Step 4: Do The Priming
Once the surface is smooth and you have wiped down the dust, you can do the priming. You need to work with a primer sealer designed specifically for drywall. The primer sealer is to help the paint adhere better.
Primers are available in water (latex) and oil-based (alkyd) options. As usual, you can only use the latex option if you intend to cover it with latex paint. As for the oil-based primer, it’s more versatile and can work with both oil-based and latex paint.
Step 5: Finish With Paint
The final step is the most fun part – adding your favorite color to the ceiling. The step should come after the primer is completely dry, so pack some patience as you wait.
Here, it’s best to work with a professional when picking the paint, especially if you’re not entirely sure what type to pick.
But generally, for your drywall ceiling, a dark or matte paint is highly recommended.

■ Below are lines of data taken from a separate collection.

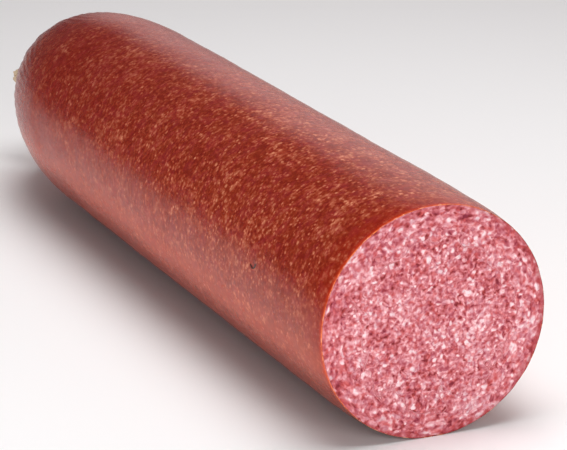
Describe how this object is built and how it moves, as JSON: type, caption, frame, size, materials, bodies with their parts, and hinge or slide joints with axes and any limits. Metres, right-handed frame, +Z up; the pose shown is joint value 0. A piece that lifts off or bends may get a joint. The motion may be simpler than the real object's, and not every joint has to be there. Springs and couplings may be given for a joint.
{
  "type": "cured sausage",
  "caption": "Large-calibre fine-ground cured sausage on its side, cut across at one end to show the mince, and gathered, clipped and rounded at the other.",
  "frame": {"origin": "middle of the bounding box in X and Y, on the surface that the sausage rests on", "axes": "+X along the log towards the cut face, -X towards the clipped end, +Y across, +Z up"},
  "size_m": [0.415, 0.0922, 0.0893],
  "materials": {
    "casing": "smoked deep red-brown skin, thin and slightly translucent, glossy, freckled with orange-tan fat",
    "filling": "moist cut face of fine rose-red mince full of pale fat grains",
    "clip": "plain pressed wire, satin"
  },
  "bodies": {
    "root": {"casing": "casing", "filling": "filling", "clip": "clip"}
  },
  "joints": []
}
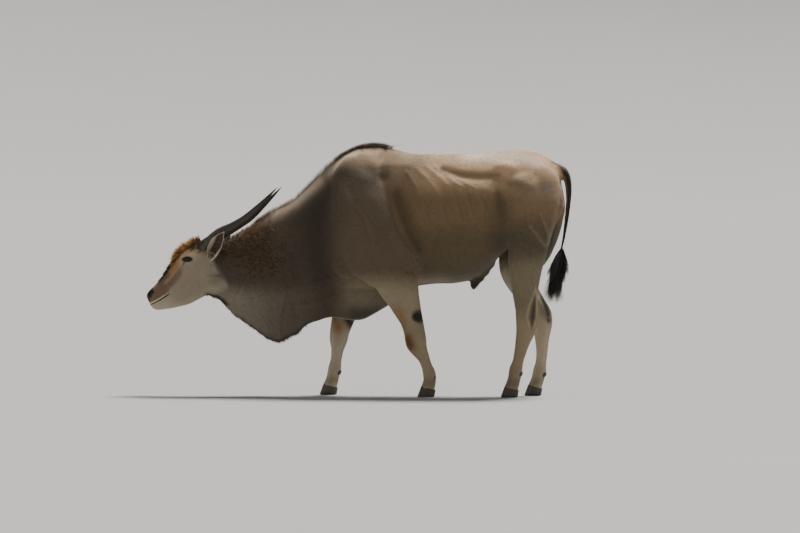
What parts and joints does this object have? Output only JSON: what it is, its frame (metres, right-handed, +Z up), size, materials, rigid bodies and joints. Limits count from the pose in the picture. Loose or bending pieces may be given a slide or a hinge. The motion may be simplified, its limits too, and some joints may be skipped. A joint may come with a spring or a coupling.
{
  "type": "common eland bull model",
  "caption": "Life-size still model of an adult bull common eland standing with lowered head, twisted horns, hanging dewlap and tufted tail.",
  "frame": {"origin": "middle of the whole outline in plan, at the level of the hoof soles", "axes": "+X from head to tail, +Y to the animal's right side, +Z up"},
  "size_m": [2.8714, 0.6912, 1.7091],
  "materials": {
    "coat": "short tawny grey-brown coat",
    "leg_coat": "short pale grey-cream coat",
    "dark_hair": "long black hair",
    "horn": "dark grey-brown horn",
    "eye": "wet dark eye",
    "hoof": "dark dull hoof"
  },
  "bodies": {
    "root": {"head": "coat", "neck": "coat", "torso": "coat", "chest": "coat", "dewlap": "coat", "tail": "coat", "left_foreleg": "leg_coat", "right_foreleg": "leg_coat", "left_hind_leg": "leg_coat", "right_hind_leg": "leg_coat", "left_ear": "coat", "right_ear": "coat", "tail_tuft": "dark_hair", "left_horn": "horn", "right_horn": "horn", "left_eye": "eye", "right_eye": "eye", "left_foreleg_left_claw": "hoof", "left_foreleg_right_claw": "hoof", "right_foreleg_left_claw": "hoof", "right_foreleg_right_claw": "hoof", "left_hind_leg_left_claw": "hoof", "left_hind_leg_right_claw": "hoof", "right_hind_leg_left_claw": "hoof", "right_hind_leg_right_claw": "hoof"}
  },
  "joints": []
}
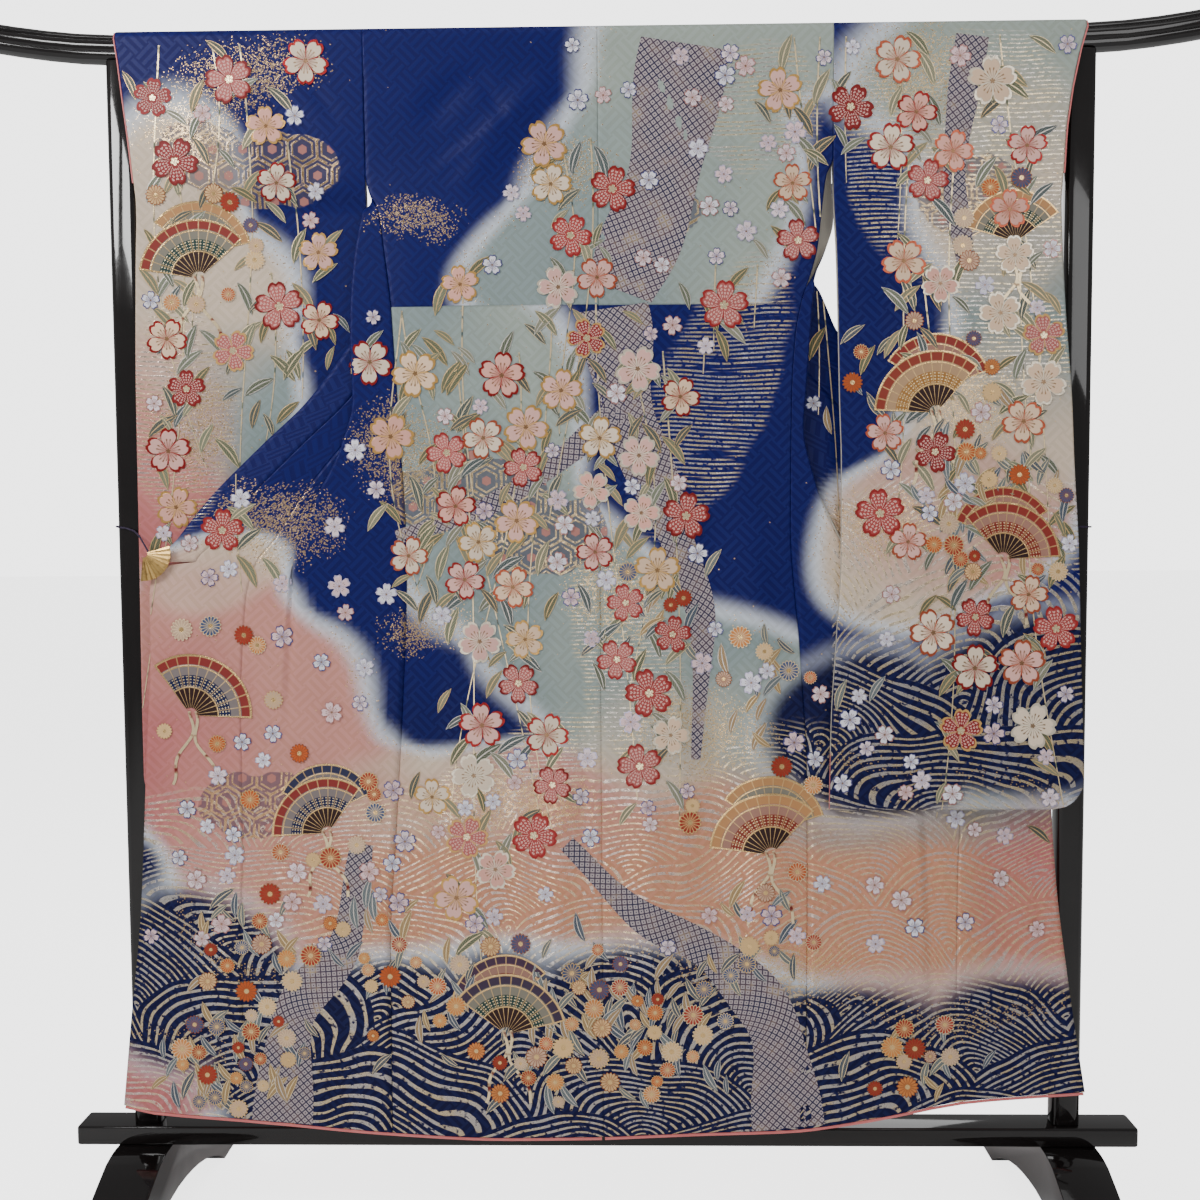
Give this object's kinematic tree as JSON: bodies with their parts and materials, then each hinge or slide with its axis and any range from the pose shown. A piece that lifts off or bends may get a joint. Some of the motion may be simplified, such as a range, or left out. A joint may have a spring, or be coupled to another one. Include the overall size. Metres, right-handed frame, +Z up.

You see, your ceiling is one area that receives a lot of light reflection, so a more reflective glossy paint finish won’t do any good. Plus, the lighter colors don’t hide imperfections well. So, just settle for a dull one.
And when painting, use a roller and a brush to help you finish the job faster. And remember, oil-based paint works well with natural fiber roller covers, while latex paint is best with synthetic roller covers.
And that’s it – you now know how to hide drywall seams showing in the ceiling.
Drywall seams showing in the ceiling is an issue that most homeowners have to deal with. But the best way to resolve the problem is to first pinpoint the cause. Once you know the source, you can go ahead and fix it using the steps mentioned above.
That said, if you experience any difficulty with any of the steps, don’t hesitate to call a professional. But with this guide in mind, you should be able to do it right with no fuss.